We defeated the Soviet Union without using military means. We supported the Soviet dissidents and refuseniks, and the Soviet regime collapsed. I believe we can do the same thing in Iran.
Supporting those who fight for freedom in Iran is both strategically smart and morally just, and any president with moral and strategic vision would do it.
But we don't. On the contrary, at the crucial moment a couple of years ago, President Obama reached out to the regime, not to the Iranian people. That was a shameful moment, and the shame continues. Neither the president nor the secretary of state, indeed not a single Administration official, has said "the regime must go." That language was reserved for long-time American friends like Hosni Mubarak of Egypt. Even in Syria, an enemy, the president reluctantly called for a new government only after the slaughter had reached such a level that even the Arab League said change seemed necessary.
Paradoxically, President Obama’s constant call for open negotiations with Iran only convinces them that they can do anything they wish—even kill Americans, or take them hostage, or frame them for espionage, as they have just done with a young Marine, and we will do nothing to threaten their rule. So our failure to move against the regime itself actually makes military conflict more likely.
What would a serious president do about Iran? What would I do?
I would do six things right away:
1. First and foremost, publicly embrace the opposition, and call for regime change. We need a president and a secretary of state with the political courage to say, "Khamenei and Ahmadinejad must go. The Iranian people must freely choose their form of government and freely choose their leaders."
2. Publicly condemn the regime's repression, the ghastly human rights violations, the systematic misogyny, the censorship of press, internet, access to international broadcasting (including VOA, Farda, etc.).
We need a president who will deliver the contemporary equivalent of President Reagan’s “Evil Empire” speech, which inspired a generation of Soviet dissidents and freedom fighters. And we need a president with the political courage to take action against the Iranian regime.
For example, we should take action to end the jamming of our (and other free countries') broadcasts. Meanwhile, we should deny Iran the ability to broadcast to the United States. A president who really understood the gravity of the crisis would shut down Press TV on the basis of reciprocity, just as the British Government has.
3. We must publicly support freedom for Iranian workers, and then work with international trade union organizations to build a strike fund, just as we did for the Solidarity trade union in Poland in the last years of the Cold War.
4. We must help members of the opposition to safely communicate with one another. During the Cold War, we provided fax machines to Solidarity and Soviet dissidents; today the equivalent technologies include anti-filtering software built into cell phones and computers. They may also include safe portals for Iranians to enter...these technologies will change constantly; we need to work with the smartest techies to stay ahead of the Iranian/Chinese censors and listeners.
5. We have to talk to the dissident leaders. This is tricky. The Green Movement insists that they have NO spokesmen or representatives outside the country. We need to establish reliable channels into Iran. It is best to do this without public attention, obviously, but it can be done.

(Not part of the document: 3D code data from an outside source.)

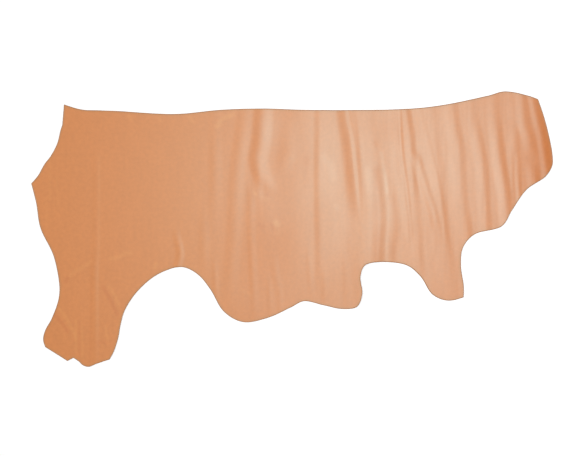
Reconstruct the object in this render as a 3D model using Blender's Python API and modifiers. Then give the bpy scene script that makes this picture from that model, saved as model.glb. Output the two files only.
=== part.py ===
"""One side of vegetable-tanned leather (half a hide), grain side up, lying on a flat surface.

Frame: +X runs along the backbone toward the neck, +Y from the belly up to the backbone,
+Z is up. The origin is at the middle of the hide's outline, on the surface that it lies on.
The cut outline and the folds are in the tables below, in millimetres.
"""

import bmesh
import bpy
import numpy as np
from mathutils import Vector
from mathutils.geometry import delaunay_2d_cdt

MM = 0.001

# Driving sizes (mm)
LENGTH = 2400.0        # butt point to the end of the neck
THICKNESS = 2.4        # about 6 oz leather
RIM_STEP = 17.0        # spacing of the points along the cut edge
RIM_CLEAR = 7.0        # no inner point of the sheet lies nearer to the cut edge than this
ROW_STEP = 47.0        # spacing of the sheet's rows, along the folds
FLAT_COLUMN = 36.0     # spacing of the columns over the smooth butt
BUTT_COLUMN = 17.0     # spacing of the columns across a fold of the butt
FOLD_COLUMN = 12.0     # spacing of the columns across the neck folds
FOLDS_START_X = -300.0  # the columns close up between these two
FOLDS_FULL_X = 60.0

SMOOTH, CORNER = "smooth", "corner"

# The cut edge, clockwise as seen from the grain side, from the root of the tail.
OUTLINE = [
    # landmark            x       y     turn
    ("tail root",      -1050,    574, CORNER),
    ("tail head",       -965,    550, SMOOTH),
    ("croup",           -898,    547, SMOOTH),
    ("rump",            -810,    544, SMOOTH),
    ("loin",            -539,    530, SMOOTH),
    ("mid back",        -330,    549, SMOOTH),
    ("back",            -138,    555, SMOOTH),
    ("shoulder",         105,    548, SMOOTH),
    ("withers",          611,    560, SMOOTH),
    ("crest",            896,    613, SMOOTH),
    ("top of neck",      979,    634, SMOOTH),
    ("poll",            1080,    616, SMOOTH),
    ("poll corner",     1132,    598, CORNER),
    ("cheek",           1168,    488, SMOOTH),
    ("neck end",        1198,    345, SMOOTH),
    ("jaw",             1198,    294, SMOOTH),
    ("jaw turn",        1166,    242, SMOOTH),
    ("throat",          1081,    183, SMOOTH),
    ("mid throat",      1012,     86, SMOOTH),
    ("low throat",       966,     14, SMOOTH),
    ("brisket",          839,    -25, SMOOTH),
    ("fore shank front", 787,    -84, SMOOTH),
    ("fore shank neck",  777,   -170, SMOOTH),
    ("fore shank foot",  790,   -262, SMOOTH),
    ("fore shank toe",   789,   -314, CORNER),
    ("fore shank sole",  713,   -329, SMOOTH),
    ("fore shank heel",  646,   -301, SMOOTH),
    ("fore shank back",  589,   -216, SMOOTH),
    ("arm bay",          520,   -164, SMOOTH),
    ("arm pit",          340,   -164, SMOOTH),
    ("elbow top",        315,   -215, SMOOTH),
    ("elbow",            323,   -299, SMOOTH),
    ("elbow turn",       299,   -357, SMOOTH),
    ("fore belly",       234,   -368, SMOOTH),
    ("girth",            138,   -349, SMOOTH),
    ("navel",             54,   -332, SMOOTH),
    ("mid belly",         -7,   -361, SMOOTH),
    ("hind belly",      -108,   -407, SMOOTH),
    ("belly low",       -226,   -428, SMOOTH),
    ("low flank",       -314,   -380, SMOOTH),
    ("flank",           -377,   -277, SMOOTH),
    ("flank bay",       -433,   -210, SMOOTH),
    ("flank top",       -506,   -175, SMOOTH),
    ("thigh",           -608,   -203, SMOOTH),
    ("mid thigh",       -703,   -277, SMOOTH),
    ("low thigh",       -768,   -370, SMOOTH),
    ("shank back",      -790,   -443, SMOOTH),
    ("hind shank back", -799,   -496, SMOOTH),
    ("toe rise",        -818,   -558, SMOOTH),
    ("hind shank toe",  -840,   -600, CORNER),
    ("hind shank sole", -900,   -620, SMOOTH),
    ("sole low",        -938,   -634, SMOOTH),
    ("sole turn",       -964,   -626, SMOOTH),
    ("sole slope",      -981,   -610, SMOOTH),
    ("sole notch",     -1007,   -593, CORNER),
    ("sole point",     -1034,   -607, CORNER),
    ("hind shank heel", -1136,  -543, CORNER),
    ("heel bulge",     -1146,   -507, SMOOTH),
    ("low hock",       -1136,   -465, SMOOTH),
    ("hock",           -1106,   -410, SMOOTH),
    ("hind shank front", -1074, -317, SMOOTH),
    ("thigh front",    -1072,   -253, SMOOTH),
    ("thigh edge",     -1099,   -121, SMOOTH),
    ("buttock",        -1159,      7, SMOOTH),
    ("low buttock",    -1178,    120, SMOOTH),
    ("butt point",     -1201,    210, CORNER),
    ("rump edge",      -1168,    249, SMOOTH),
    ("low rump edge",  -1140,    299, SMOOTH),
    ("butt",           -1111,    337, SMOOTH),
    ("high butt",      -1081,    395, SMOOTH),
    ("tail bulge",     -1067,    452, SMOOTH),
    ("tail side",      -1058,    479, CORNER),
]

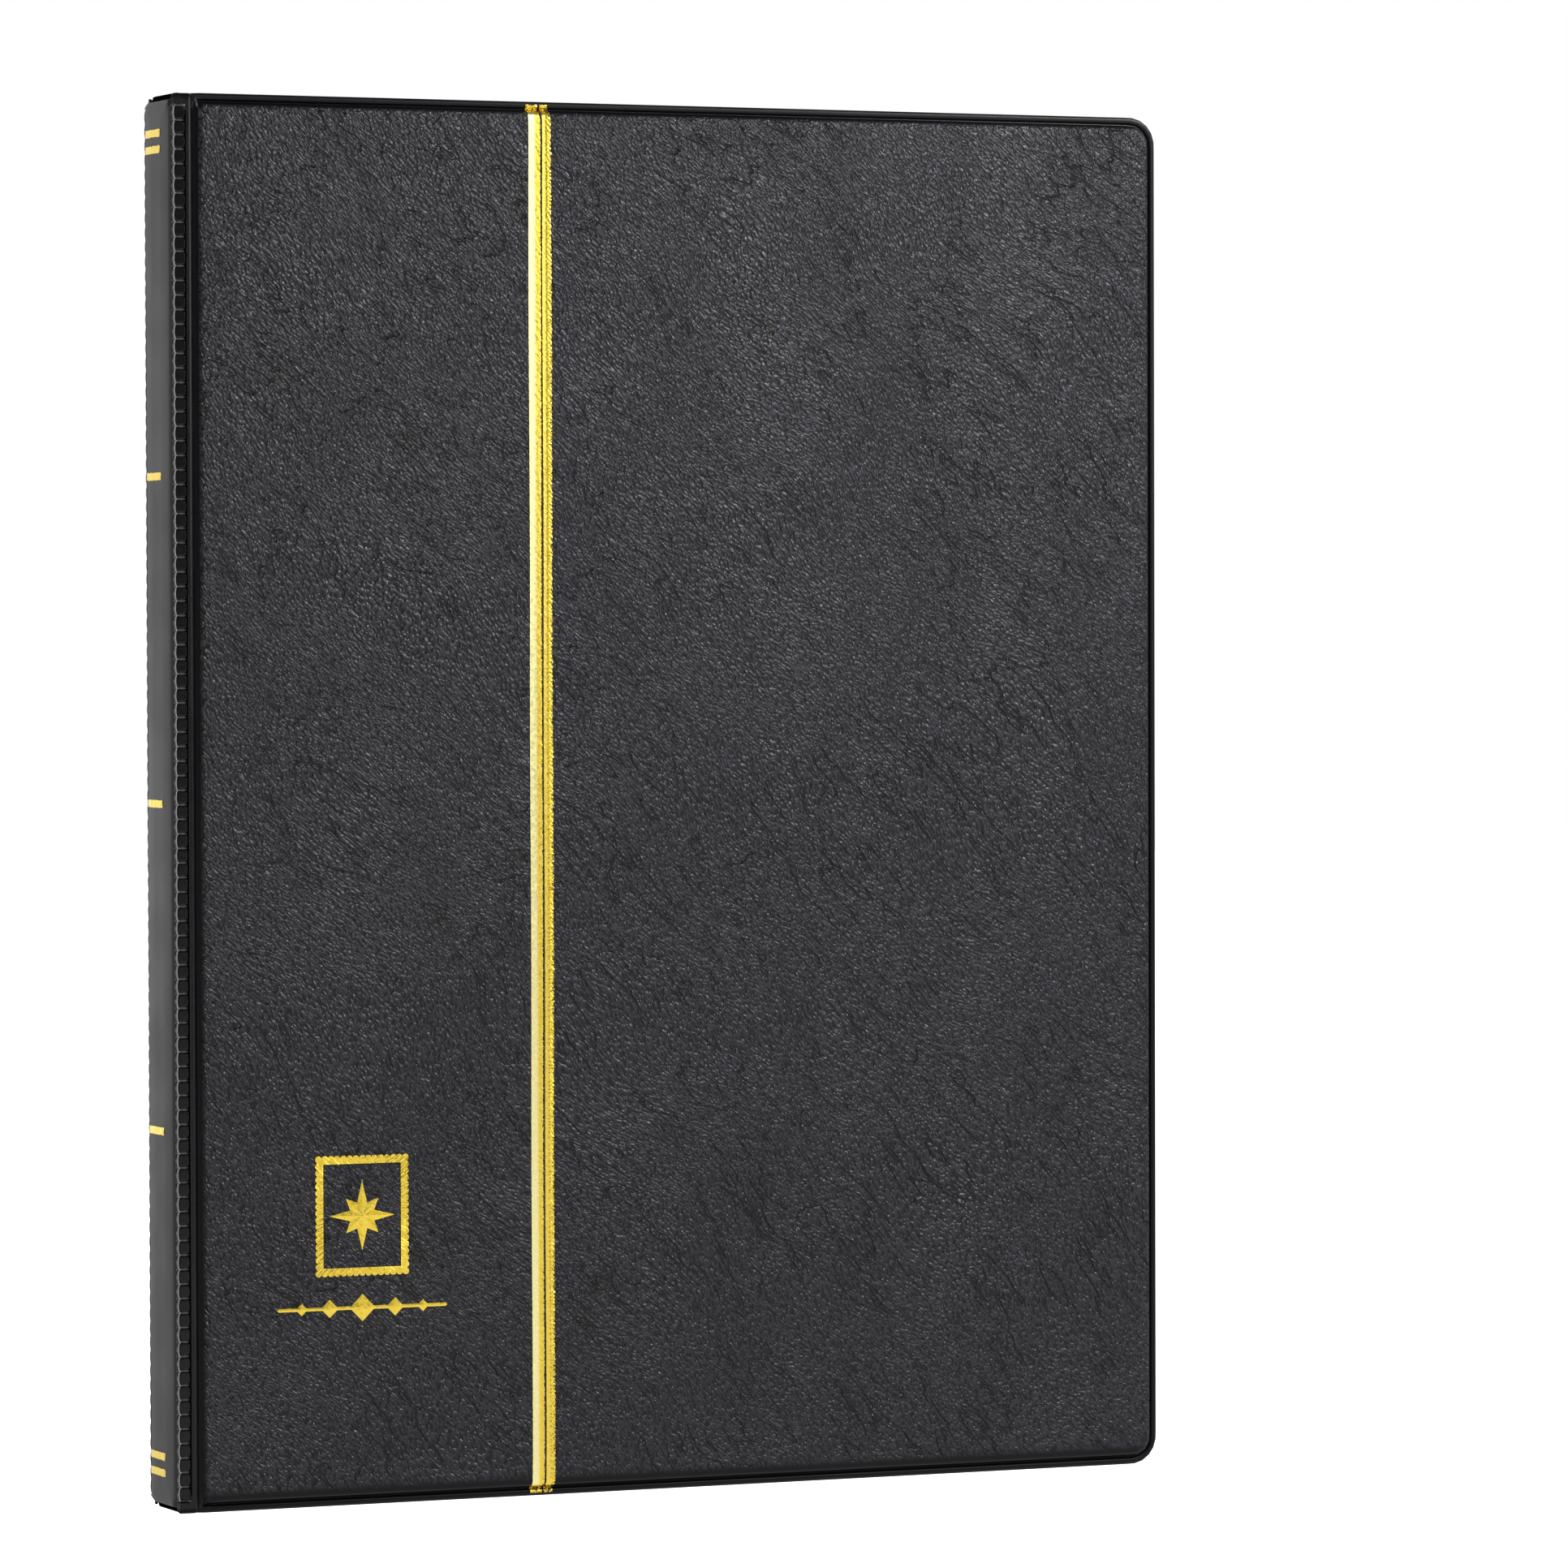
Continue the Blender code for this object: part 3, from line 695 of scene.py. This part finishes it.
def strip_depth(s, z):
    """Depth of the embossed strip, s across it from the spine and z up it: beads, arcs, rungs and ridge."""
    phase, in_row = bead_phase(z)
    reach_s, reach_z = BEAD_REACH
    bead = (np.abs(s - BEAD_CENTRE) / reach_s) ** 4 + (np.abs(phase) / reach_z) ** 4
    pillow = np.sqrt(np.clip(2.6 * (1 - bead), 0, 1)) * in_row
    top = BEAD_TOP - BEAD_TILT * (s - BEAD_CENTRE) / reach_s
    inside = s - strip_edge(z)
    arc = smooth_step(0.0, 0.08 * MM, inside) * smooth_step(0.34 * MM, 0.2 * MM, inside) * in_row
    rung = smooth_step(0.16 * MM, 0.04 * MM, BEAD_PITCH / 2 - np.abs(phase))
    rung = rung * smooth_step(2.1 * MM, 1.5 * MM, s) * in_row
    depth = FLOOR_DEPTH - (FLOOR_DEPTH - top) * pillow - ARC_RISE * arc - RUNG_RISE * rung
    raised = smooth_step(0.12 * MM, -0.12 * MM, ladder_distance(s, z))
    depth = depth * (1 - raised) + RIDGE_DEPTH * raised
    depth = depth + END_FALL * smooth_step(END_REACH, 0.0, np.minimum(z, HEIGHT - z)) ** 2
    depth = depth + VALLEY_DROP * smooth_step(*VALLEY_FALL, s) ** 1.3
    foot = smooth_step(0.04 * MM, -0.1 * MM, inside)
    return depth * (1 - foot) + FOOT_DEPTH * foot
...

6. We need a campaign of public support for Iran’s political prisoners. We must identify them individually, by name. American diplomats attending international meetings and conferences should have a list of political prisoners, and call for their release and humane treatment.
Even the Nazis found it more difficult to kill prisoners who were publicly named. It's easier to kill those who are anonymous, who don't receive mail, who aren't publicly supported. Once again, our strategic and moral imperatives coincide. We only lack a president with the courage to do what is right and necessary.
I want to close with a reiteration of what I said at the debate; not only does our President not have the courage to do what is right and necessary, in his efforts to appease our enemies he actually has sided with them against our allies.
Our policy in Central and South America under this administration has been abysmal. Take Honduras as an example. When the country’s legislature and judiciary exercised their constitutional right to protect the integrity of their democracy, President Obama said that their efforts were “not legal and that President Zelaya remains the president of Honduras.” This is after Zelaya, an ally of Chavez and outspoken critic of America, tried to abrogate its constitution and change it to seek re-election beyond his four-year term.
Instead of standing behind the parliament we sided with the despots in region who have been aligned with Iran. This administration has had a consistent policy of siding with the leftists and appeasing those who threaten our security. We haven’t stood up for our friends like Colombia, we haven’t undertaken the effort necessary to build the relational capital and trust necessary to develop a regional economic alignment to compete with the European Union. The EU understands in a global economy the only way to compete it to build economic alliances, why has this escaped our leadership?
I am committed to one of my first trips abroad as President to be to Central and South America, and I am committed to visiting it repeatedly. With the threat of radical Islam growing in the region, the parallels with the Cold War are even clearer. And with this radical ideology comes a new virulent strain of anti-Semitism that is taking hold in our hemisphere. We need a President who understand this threat and takes it seriously.
In closing, instead of leading the forces of democracy, this president lags behind the course of events. "Leading from behind"; waiting for others to make the hard choices and take the hard actions, and then jumping on board. We see this in the Middle East. We see this in Central and South America.
I reject this. I don't think we should wait until Israel is attacked, or until Israel, out of desperation and despair that the United States will not act, moves against Iran. We can’t with until a missile is placed in Venezuela that can reach our soil and then cry fowl.
We can’t wait for our friends to do the hard things, when we are better placed, have greater power, and have better options.
I will lead from the front, which is America's mission.